**Problem statement**
Go through the listing and copy each line with the string "that".

Object modeling scripts:
════════════════════

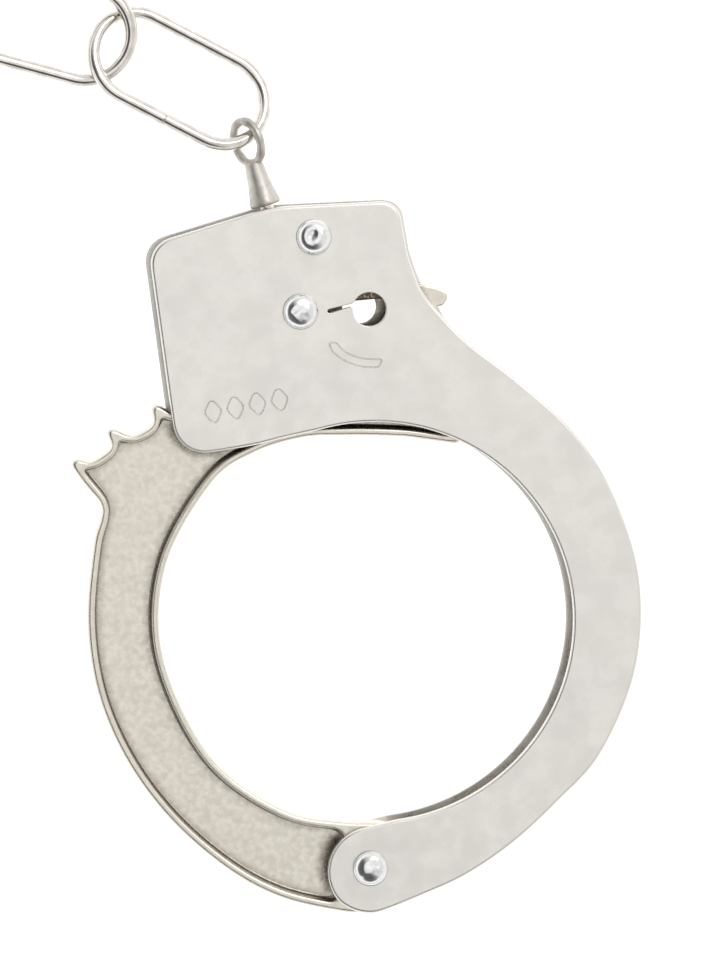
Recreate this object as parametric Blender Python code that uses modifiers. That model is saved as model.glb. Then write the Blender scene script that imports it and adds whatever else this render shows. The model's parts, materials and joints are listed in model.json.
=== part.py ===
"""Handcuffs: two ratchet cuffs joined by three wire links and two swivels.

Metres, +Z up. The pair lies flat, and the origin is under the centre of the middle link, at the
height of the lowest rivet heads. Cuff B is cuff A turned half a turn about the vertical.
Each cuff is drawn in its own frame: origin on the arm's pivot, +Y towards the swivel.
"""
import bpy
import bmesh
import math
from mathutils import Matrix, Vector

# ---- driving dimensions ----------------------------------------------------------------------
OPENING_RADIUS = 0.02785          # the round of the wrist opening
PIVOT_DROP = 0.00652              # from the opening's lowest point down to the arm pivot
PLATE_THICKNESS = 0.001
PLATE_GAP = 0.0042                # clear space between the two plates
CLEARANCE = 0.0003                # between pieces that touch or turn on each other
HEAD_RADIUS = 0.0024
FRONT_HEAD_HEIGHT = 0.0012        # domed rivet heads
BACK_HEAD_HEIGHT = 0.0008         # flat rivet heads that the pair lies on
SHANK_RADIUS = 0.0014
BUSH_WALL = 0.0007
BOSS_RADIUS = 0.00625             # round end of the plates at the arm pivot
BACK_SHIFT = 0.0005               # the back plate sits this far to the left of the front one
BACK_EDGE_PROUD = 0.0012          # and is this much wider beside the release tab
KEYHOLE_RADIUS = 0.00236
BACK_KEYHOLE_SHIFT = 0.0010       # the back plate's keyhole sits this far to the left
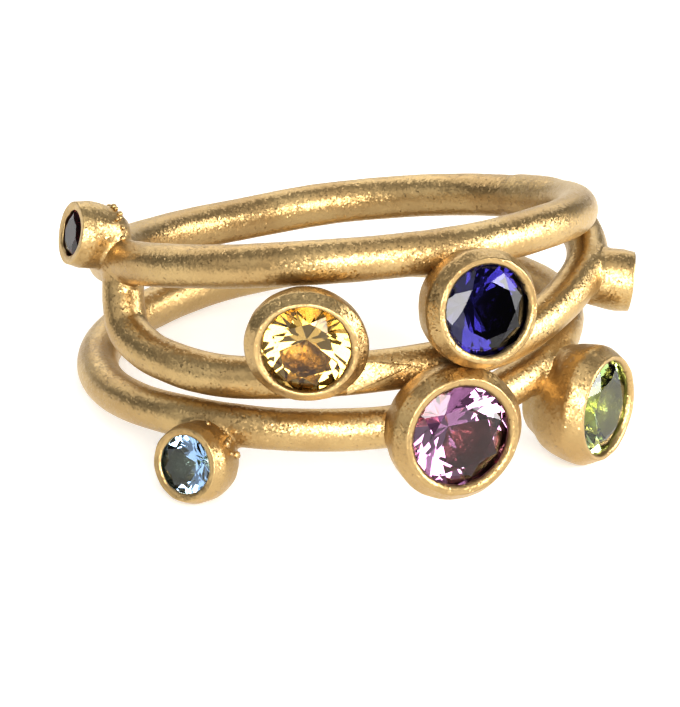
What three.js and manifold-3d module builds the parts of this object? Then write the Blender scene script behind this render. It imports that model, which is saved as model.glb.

════════════════════

**Finished answer**
Recreate this object as parametric Blender Python code that uses modifiers. That model is saved as model.glb. Then write the Blender scene script that imports it and adds whatever else this render shows. The model's parts, materials and joints are listed in model.json.
CLEARANCE = 0.0003                # between pieces that touch or turn on each other
BACK_HEAD_HEIGHT = 0.0008         # flat rivet heads that the pair lies on
What three.js and manifold-3d module builds the parts of this object? Then write the Blender scene script behind this render. It imports that model, which is saved as model.glb.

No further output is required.